At Sun. Mar. 13, 04:56:00 p.m. 2005, Blogger Apesnake said...

Actually, not to be a contratian any more than necessary, but I believe the adjective of closed-minded is generally placed on scientists. While I hope to be a closed-minded scientist one day, at the moment I am just a "militant atheist". This term has always confused me though since no one ever told me where my fellow militants meet or where I can pick up my guns. What fun is being a militant without a gun? Being a militant with a pointy stick is just not very satisfying. Extreme feminists, radical homosexuals (with their agenda), closed-minded scientists and militant atheists... yes, I believe that is the proper binomial taxonomy of naughty people.

I can not criticize the validity of received wisdom in general but only the specific instances of it that I am exposed to second hand, at which point I can apply logic to it and decide if I should accept or reject it. If I ever get some received wisdom of my own I can more make an informed comment about it. Here's hoping - stranger things have happened.
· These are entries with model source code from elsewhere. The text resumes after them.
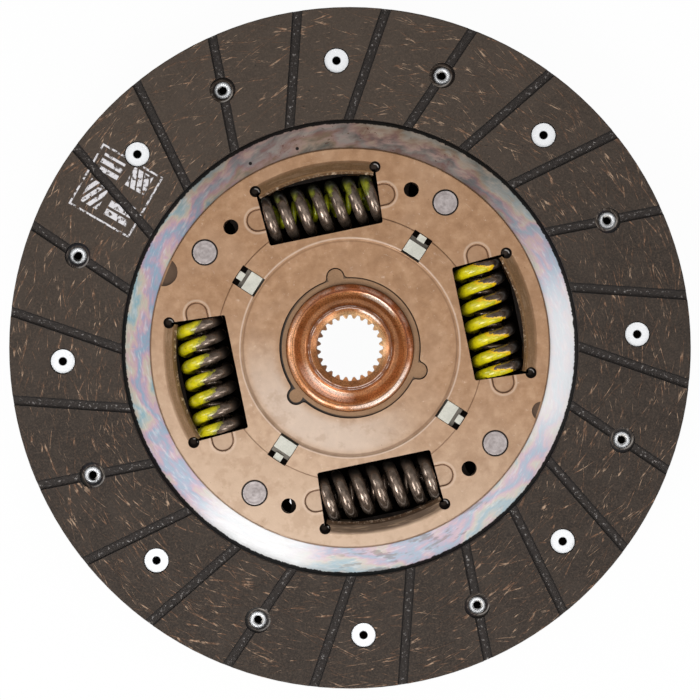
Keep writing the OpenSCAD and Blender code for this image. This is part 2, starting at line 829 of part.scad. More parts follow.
module coil_spring(d, wire, turns, length) {
  mean_r = (d - wire) / 2;
  n = round(2 * turns);
  // The end turns are wound nearly closed, then ground flat
  span = length - 0.4 * wire;
  end_rise = 0.55 * wire;
  open_rise = (span - 2 * end_rise) / (n - 2);
  intersection() {
    union() {
      for (i = [0 : n - 1]) {
        rise = i == 0 || i == n - 1 ? end_rise : open_rise;
        start = i == 0 ? 0 : end_rise + (i - 1) * open_rise;
        translate([0, 0, start + rise / 2 - span / 2])
          rotate(180 * (i % 2)) half_turn(mean_r, wire, atan(rise / 2 / mean_r));
      }
      for (i = [1 : n - 1])
        translate([0, 0, end_rise + (i - 1) * open_rise - span / 2])
          rotate(180 * (i % 2)) collar(mean_r, wire);
    }
    cube([2 * d, 2 * d, length], center = true);
  }
}

module in_window(i) {
  rotate(pattern_angle + i * spring_step) translate([spring_r, 0, spring_z])
    rotate([0, 0, 180]) rotate([90, 0, 0]) children();
}

module outer_spring(i) {
  color([0.33, 0.29, 0.28]) in_window(i)
    coil_spring(outer_spring_d, outer_wire_d, outer_turns, spring_length);
}

module inner_spring(i) {
  color([0.25, 0.23, 0.2]) in_window(i) mirror([0, 1, 0])
    coil_spring(inner_spring_d, inner_wire_d, inner_turns, spring_length);
}

front_facing();
rear_facing();
front_facing_rivets();
rear_facing_rivets();
cushion_disc();
front_cover();
rear_cover();
stop_pins();
hub();
drive_flange();
front_bush();
rear_bush();
front_friction_ring();
rear_friction_ring();
thrust_ring();
disc_spring();
outer_spring(0);  // right_outer_spring
outer_spring(1);  // top_outer_spring
outer_spring(2);  // left_outer_spring
outer_spring(3);  // bottom_outer_spring
inner_spring(0);  // right_inner_spring
inner_spring(1);  // top_inner_spring
inner_spring(2);  // left_inner_spring
inner_spring(3);  // bottom_inner_spring
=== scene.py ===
import json
import math

import bpy
from mathutils import Matrix, Vector

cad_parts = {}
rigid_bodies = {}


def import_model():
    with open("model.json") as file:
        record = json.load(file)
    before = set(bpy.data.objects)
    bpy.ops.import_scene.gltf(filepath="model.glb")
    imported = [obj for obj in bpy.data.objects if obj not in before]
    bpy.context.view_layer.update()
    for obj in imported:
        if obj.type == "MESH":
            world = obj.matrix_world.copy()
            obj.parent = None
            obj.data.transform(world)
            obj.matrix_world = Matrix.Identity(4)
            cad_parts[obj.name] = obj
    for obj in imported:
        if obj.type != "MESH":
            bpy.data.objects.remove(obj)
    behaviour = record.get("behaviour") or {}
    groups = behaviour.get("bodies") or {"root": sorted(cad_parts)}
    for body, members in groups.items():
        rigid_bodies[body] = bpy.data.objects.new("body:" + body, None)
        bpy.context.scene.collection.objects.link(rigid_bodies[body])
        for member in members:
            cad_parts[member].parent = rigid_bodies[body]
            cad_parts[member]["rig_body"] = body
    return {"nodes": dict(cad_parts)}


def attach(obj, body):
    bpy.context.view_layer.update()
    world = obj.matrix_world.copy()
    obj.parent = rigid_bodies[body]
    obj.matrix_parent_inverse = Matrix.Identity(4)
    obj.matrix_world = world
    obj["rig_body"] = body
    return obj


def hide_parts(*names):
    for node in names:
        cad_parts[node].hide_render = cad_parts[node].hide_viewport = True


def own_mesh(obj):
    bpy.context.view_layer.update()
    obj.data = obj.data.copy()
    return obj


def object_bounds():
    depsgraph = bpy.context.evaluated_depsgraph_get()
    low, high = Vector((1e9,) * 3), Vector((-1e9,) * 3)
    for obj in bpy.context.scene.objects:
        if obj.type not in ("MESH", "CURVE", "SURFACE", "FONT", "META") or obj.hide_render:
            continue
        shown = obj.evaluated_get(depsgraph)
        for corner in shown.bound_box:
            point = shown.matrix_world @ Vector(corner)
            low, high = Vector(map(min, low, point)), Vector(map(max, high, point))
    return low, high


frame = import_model()
cad_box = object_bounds()

MM = 0.001
# The photograph: its width in pixels, the millimetres in a pixel, and how many pixels the
# disc's axis lies above its middle
PHOTO_PIXELS = 700
PHOTO_MM = 0.3344
PHOTO_RISE = 2.2

# The disc's pattern, in degrees and millimetres
WINDOW_ANGLE = 11.7
PIN_ANGLE = 56.7
WINDOW_STEP = 90
SPRING_R = 48.0
SPRING_Z = -5.0
PIN_R = 58.2
RIVET_ANGLE = 2.7
ACCESS_ANGLE = 26.6
RIVET_STEP = 45
RIVET_R = 96.2
FLIP_ANGLE = (RIVET_ANGLE + ACCESS_ANGLE) / 2
GROOVE_ANGLE = -3.9
GROOVE_STEP = 15.0
GROOVE_OFFSET = 25.2
FACING_MIDDLE_R = 89
FACING_FRONT_Z = 4.4
# The front cover: its bore, folds and window lips, and the pads and relief holes of a window
COVER_BORE_R = 23.7
LOBE_CIRCLE_R = 24.2
LOBE_R = 3.1
FOLD_R = 36.7
FLAP_BEND_R = 62.7
WINDOW_LIP = 38.8
PAD_REACH = 21.66
PAD_R = 3.5
RELIEF_ANGLE = 19.53
RELIEF_R = 61.18
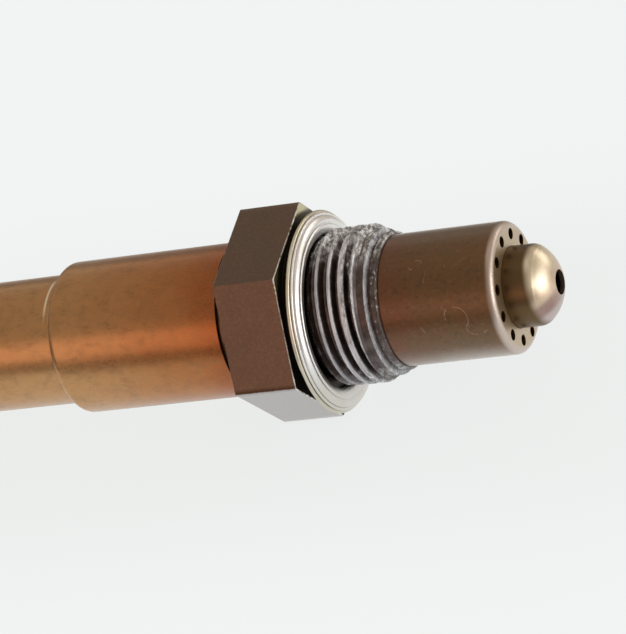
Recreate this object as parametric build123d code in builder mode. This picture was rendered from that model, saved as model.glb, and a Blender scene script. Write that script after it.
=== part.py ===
from build123d import *
from math import asin, cos, degrees, radians, sin, sqrt
import os

# Heated planar oxygen sensor, screwed into an exhaust boss.
# Millimetres. The sensor's axis is X: +X runs to the tip that sits in the
# exhaust gas, -X to the wire end. +Z is square to one flat of the hexagon.
# X = 0 is the front face of the sealing ring, which meets the boss.

# ---------------------------------------------------------------- fits
FIT = 0.05                     # radial clearance of a ceramic in its bore
SLOT_FIT = 0.06                # clearance each side of the element in a slot

# ---------------------------------------------------------------- sealing ring
RING_SHEET = 0.30              # sheet that the ring is folded from
RING_FOLD_PITCH = 0.475        # from one folded layer's middle to the next
RING_OUTER_RADIUS = 11.65
RING_FRONT_RADIUS = 11.47      # outer edge of the front layer's curl
RING_INNER_RADIUS = 8.76
RING_CREASE_RADIUS = 10.06
RING_CREASE = 0.12             # width and depth of the crease in the front layer

# ---------------------------------------------------------------- shell
HEX_ACROSS_FLATS = 22.0
HEX_LENGTH = 7.6
WASHER_FACE_DIAMETER = 20.6
WASHER_FACE_HEIGHT = 0.9
NECK_DIAMETER = 16.6           # undercut that the sealing ring turns on
THREAD_DIAMETER = 18.0         # M18 x 1.5, over the crests
THREAD_LENGTH = 5.0            # full form
THREAD_RUNOUT = 0.25           # from the ring's front face to the full diameter
THREAD_PITCH = 1.5
THREAD_DEPTH = 0.92
GROOVE_START = 0.375           # middle of the groove's first turn, over the upper flat
LEAD_IN = 0.55                 # cone from the thread down to the plain land
LAND_DIAMETER = 16.7
LAND_LENGTH = 1.1
LIP_DIAMETER = 15.8            # lip rolled onto the protection tube
LIP_LENGTH = 1.75
LIP_ROUND = 0.25
COLLAR_DIAMETER = 16.9         # turned collar between the hexagon and the sleeve
COLLAR_LENGTH = 1.65
BORE_DIAMETER = 12.0
THROAT_DIAMETER = 8.9
SEAT_TO_LIP = 7.1              # from the lip's end back to the foot of the cone seat
RIM_DIAMETER = 10.4            # opening in the rim, closed over the disc spring
RIM_THICKNESS = 1.1

# ---------------------------------------------------------------- protection tubes
TUBE_DIAMETER = 15.0
TUBE_WALL = 0.50
TUBE_SOCKET = 2.5              # how deep the tubes sit in the shell
TUBE_REACH = 13.2              # from the lip to the outer tube's end face
TUBE_EDGE = 0.85               # outside radius round the end face
PORT_DIAMETER = 1.3
PORT_COUNT = 12
PORT_CIRCLE_RADIUS = 5.963
PORT_PHASE = 10.95             # degrees from +Z to the first port, towards +Y
BOSS_DIAMETER = 9.24           # inner tube, where it comes through the end face
BOSS_FIT = 0.04
BOSS_REACH = 2.32              # straight wall in front of the end face
DOME_SHOULDER = 1.6            # outside radius from the wall into the crown
DOME_RADIUS = 5.55             # outside radius of the crown
OUTLET_DIAMETER = 2.84
CHAMBER_DIAMETER = 11.4        # inner tube's wide part, behind its taper
CHAMBER_LENGTH = 6.0
TAPER_LENGTH = 2.5
INLET_DIAMETER = 1.5
INLET_COUNT = 8

# ---------------------------------------------------------------- element and its ceramics
ELEMENT_WIDTH = 4.2
ELEMENT_THICKNESS = 1.35
TIP_GAP = 4.2                  # from the element's tip to the start of the dome
FRONT_INSULATOR_LENGTH = 8.6
NOSE_GAP = 0.5                 # from the front insulator to the inner tube's flange
REAR_INSULATOR_BODY = 6.4
REAR_INSULATOR_NECK = 5.6
REAR_NECK_DIAMETER = 9.2
SHOULDER_DEPTH = 2.0           # from the collar back to the rear insulator's shoulder
SPRING_SHEET = 0.40
SPRING_RISE = 0.50

# ---------------------------------------------------------------- rear sleeve
SLEEVE_DIAMETER = 17.76
SLEEVE_WALL = 0.70
SLEEVE_LENGTH = 21.95          # front end to the shoulder
SHOULDER_BEND = 0.60           # bend radius at the middle of the wall
REAR_DIAMETER = 15.2
REAR_LENGTH = 22.6
CRIMP_DEPTH = 0.40
CRIMP_WIDTH = 2.6
CRIMP_PITCH = 3.6
CRIMP_COUNT = 2
CRIMP_END = 3.4                # from the sleeve's rear end to the last crimp

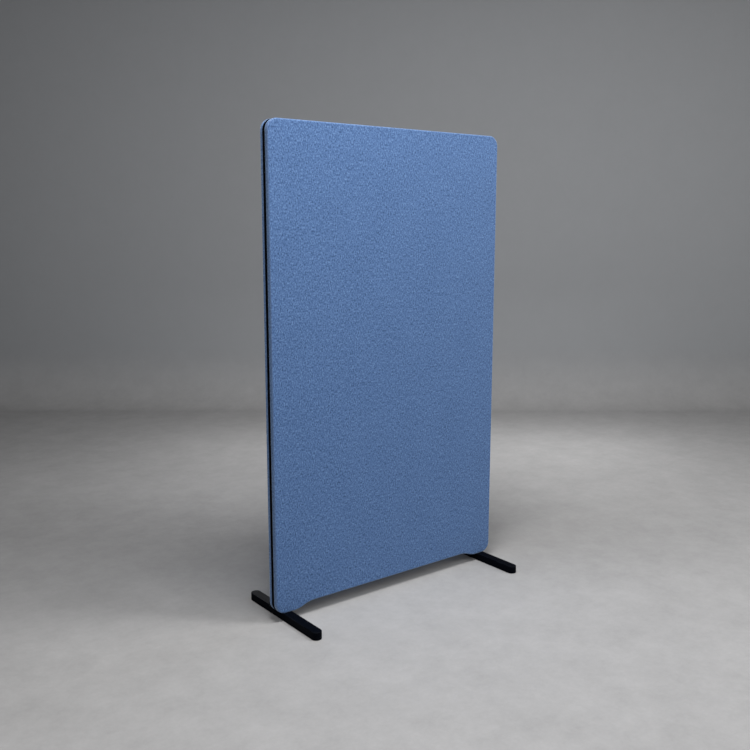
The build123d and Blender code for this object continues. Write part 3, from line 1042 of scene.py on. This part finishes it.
def screw_seat(low, high, middle):
    """The middle of a channel screw's face, with the screw's turn."""
    if high.z - low.z > high.x - low.x:
        return (middle.x, 0.0, high.z), UP
    if middle.x > 0:
        return (high.x, 0.0, middle.z), ALONG_X
    return (low.x, 0.0, middle.z), BACK_X


class SCREEN_OT_fabric_covers(bpy.types.Operator):
    """Stretches the blue cloth over the front and rear shells"""

    bl_idname = "screen.fabric_covers"
    bl_label = "Fabric covers"

    def execute(self, context):
        sizes = context.scene.panel_sizes
        material = make_weave(context.scene.screen_colours)
        sides = panel_sides(sizes, step=20 * MM, turns=8)
        turn, back = sizes.groove_round, sizes.half_core
        profile = quarter_profile(sizes.face_round, sizes.half_thickness, steps=6)
        profile += [(0.0, sizes.half_thickness - 9 * MM), (0.0, back + turn + 1.5 * MM)]
        for index in range(4):
            angle = math.pi / 2 * index / 3
            profile.append((turn * (1 - math.cos(angle)), back + turn * (1 - math.sin(angle))))
        profile += [(8 * MM, back), (sizes.hem_width, back)]
        for name, hand in SHELLS:
            seed = context.scene.studio_settings.seed * hand

            def lift(x, z):
                edge = min(sizes.width / 2 - abs(x), z - sizes.lug_height, sizes.height - z)
                fade = min(1.0, max(0.0, (edge - sizes.face_round) / sizes.margin))
                fade = fade * fade * (3 - 2 * fade)
                wave = 0.5 + 0.5 * noise.noise(Vector((x * 3.3, z * 2.1, seed)))
                return fade * (sizes.crown + sizes.ripple * wave)

            cover = panel_skin(f"{name}_cloth_cover", sides, profile, lift, hand)
            solid = cover.modifiers.new("Cloth thickness", "SOLIDIFY")
            solid.thickness = sizes.cloth
            solid.offset = -1.0
            settle(cover, "screen", f"{name}_fabric_cover", material, angle=60.0)
        return {"FINISHED"}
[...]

Just think, this informative discussion came about because of a little blasphemous/humorous post about a fish. Just think what some really disturbing material could do. Normal Bob Smith has provoked over 200 pages of hate mail/theological arguments by posting a little
dressup game featuring Jesus on the cross. Both Christians and people who have probably never thought about the beliefs they hold or the beliefs of others in all their lives have sent in all those e-mail to him and provided ample opportunity for humor, debate and venom. The spice of life. While I would never claim to be on his level, either in creativity or in raw success in pissing people off, I like to do my part. With this in mind you may see posts on this site that you consider less clever and more blasphemous depending on your tolerance level. Fair warning. Bwha ha ha ha ha!

I will stop by your site from time to time. Congratulations on your entry to the bloggothingy.